(DATA PROVIDED):
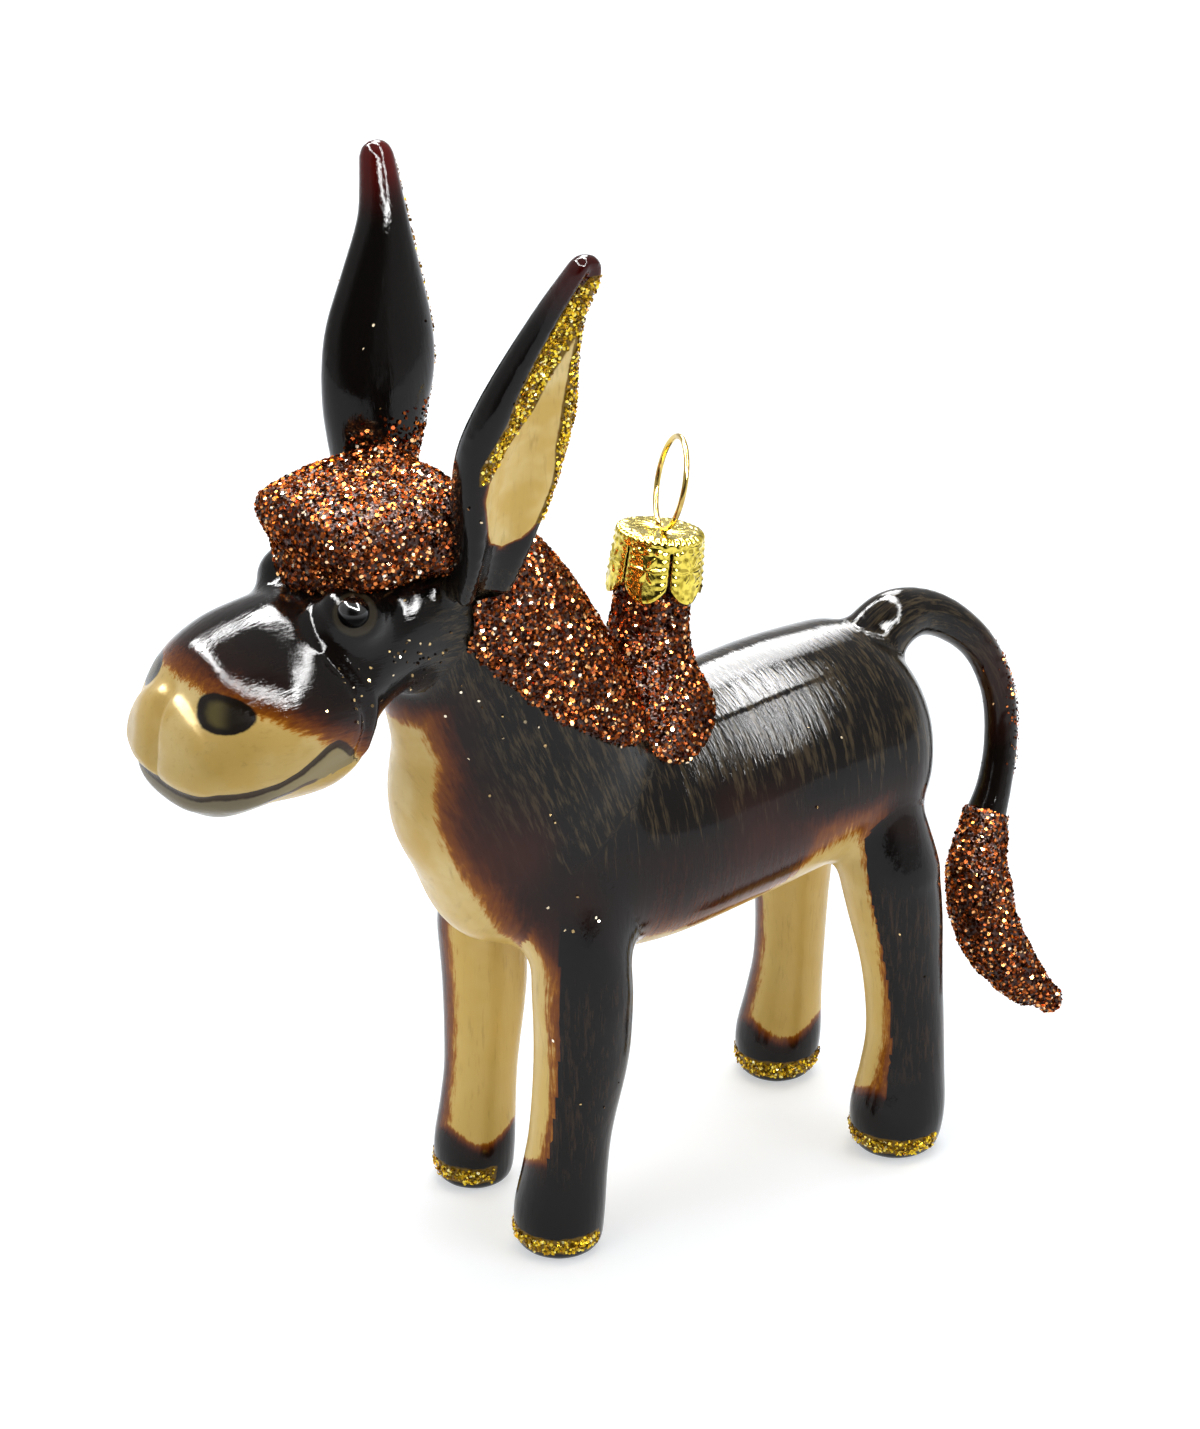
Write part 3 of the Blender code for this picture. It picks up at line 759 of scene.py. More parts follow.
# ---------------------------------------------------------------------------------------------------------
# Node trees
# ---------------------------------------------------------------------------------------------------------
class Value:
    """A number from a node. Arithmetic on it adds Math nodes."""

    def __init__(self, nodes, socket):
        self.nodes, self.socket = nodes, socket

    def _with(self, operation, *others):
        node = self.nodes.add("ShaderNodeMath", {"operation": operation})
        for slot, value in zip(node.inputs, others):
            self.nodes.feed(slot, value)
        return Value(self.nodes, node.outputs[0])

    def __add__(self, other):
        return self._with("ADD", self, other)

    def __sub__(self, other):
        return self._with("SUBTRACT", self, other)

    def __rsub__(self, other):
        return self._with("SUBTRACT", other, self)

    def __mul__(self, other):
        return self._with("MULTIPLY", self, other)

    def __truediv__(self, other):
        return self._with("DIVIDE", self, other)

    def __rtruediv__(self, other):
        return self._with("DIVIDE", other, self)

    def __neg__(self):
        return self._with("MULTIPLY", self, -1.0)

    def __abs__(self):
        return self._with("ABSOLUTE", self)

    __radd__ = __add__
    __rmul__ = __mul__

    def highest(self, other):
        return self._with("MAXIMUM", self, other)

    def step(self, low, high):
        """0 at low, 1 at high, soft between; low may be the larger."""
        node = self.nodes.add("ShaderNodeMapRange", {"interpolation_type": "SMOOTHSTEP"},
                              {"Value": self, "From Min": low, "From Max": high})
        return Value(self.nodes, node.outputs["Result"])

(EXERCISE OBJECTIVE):
Please return the data above exactly as given.

(THE ANSWER):
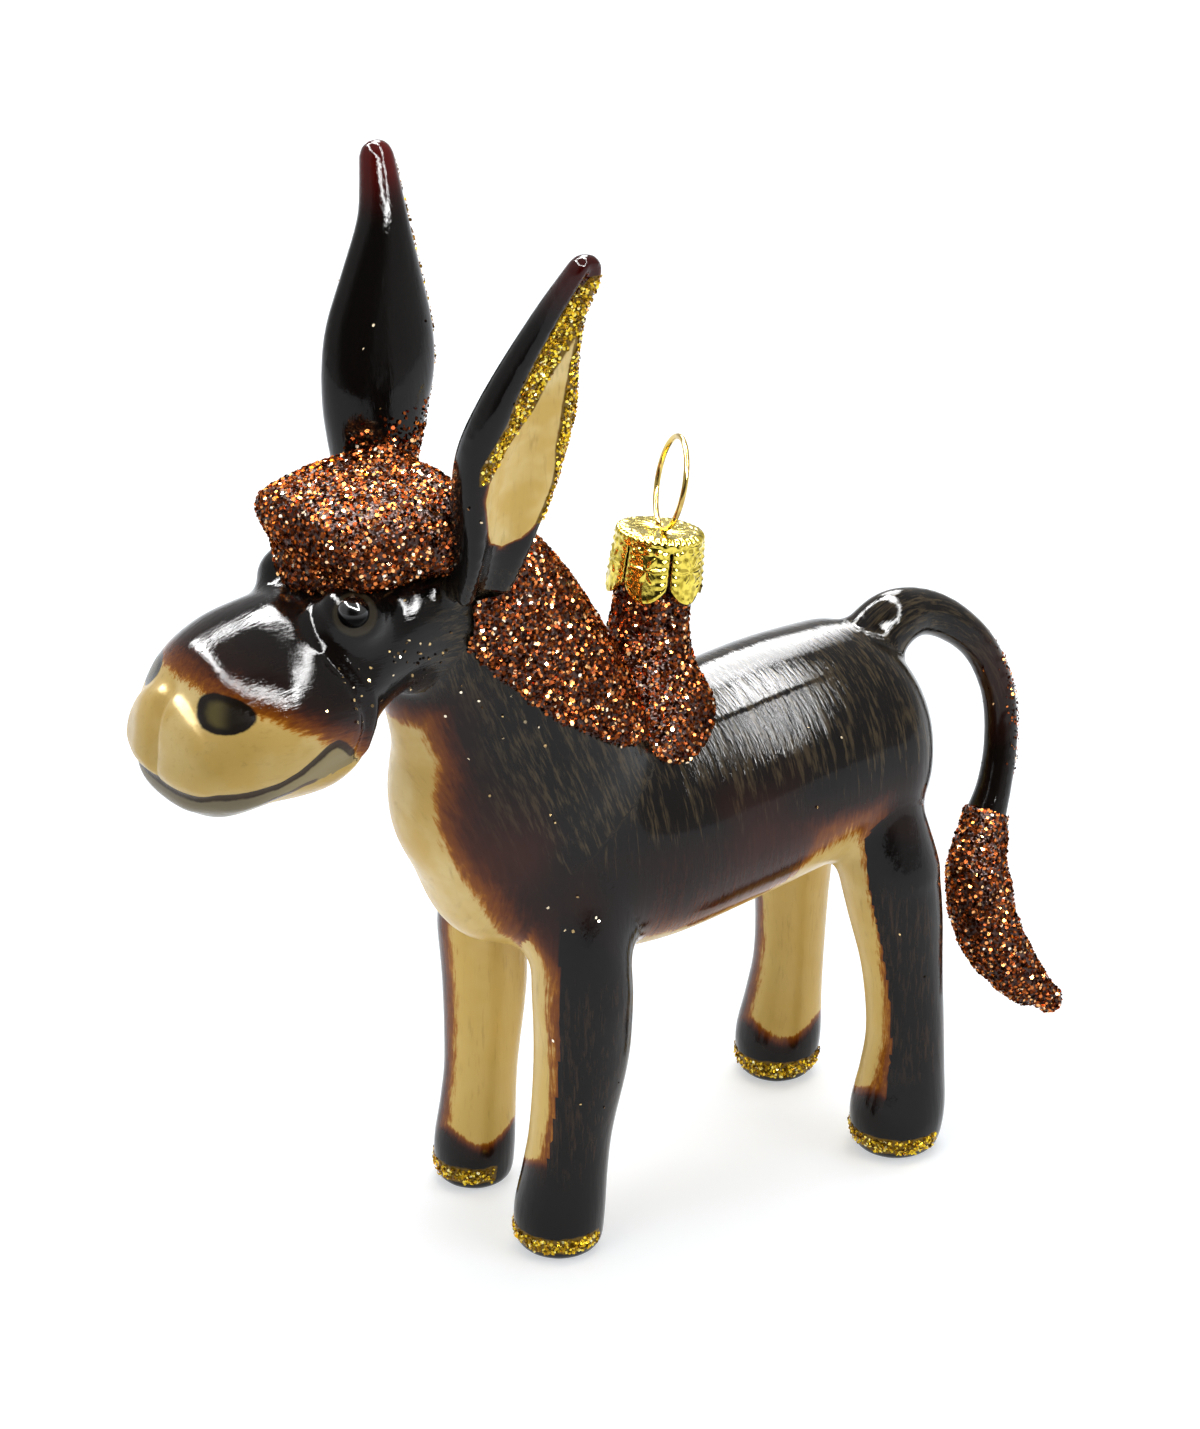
Write part 3 of the Blender code for this picture. It picks up at line 759 of scene.py. More parts follow.
# ---------------------------------------------------------------------------------------------------------
# Node trees
# ---------------------------------------------------------------------------------------------------------
class Value:
    """A number from a node. Arithmetic on it adds Math nodes."""

    def __init__(self, nodes, socket):
        self.nodes, self.socket = nodes, socket

    def _with(self, operation, *others):
        node = self.nodes.add("ShaderNodeMath", {"operation": operation})
        for slot, value in zip(node.inputs, others):
            self.nodes.feed(slot, value)
        return Value(self.nodes, node.outputs[0])

    def __add__(self, other):
        return self._with("ADD", self, other)

    def __sub__(self, other):
        return self._with("SUBTRACT", self, other)

    def __rsub__(self, other):
        return self._with("SUBTRACT", other, self)

    def __mul__(self, other):
        return self._with("MULTIPLY", self, other)

    def __truediv__(self, other):
        return self._with("DIVIDE", self, other)

    def __rtruediv__(self, other):
        return self._with("DIVIDE", other, self)

    def __neg__(self):
        return self._with("MULTIPLY", self, -1.0)

    def __abs__(self):
        return self._with("ABSOLUTE", self)

    __radd__ = __add__
    __rmul__ = __mul__

    def highest(self, other):
        return self._with("MAXIMUM", self, other)

    def step(self, low, high):
        """0 at low, 1 at high, soft between; low may be the larger."""
        node = self.nodes.add("ShaderNodeMapRange", {"interpolation_type": "SMOOTHSTEP"},
                              {"Value": self, "From Min": low, "From Max": high})
        return Value(self.nodes, node.outputs["Result"])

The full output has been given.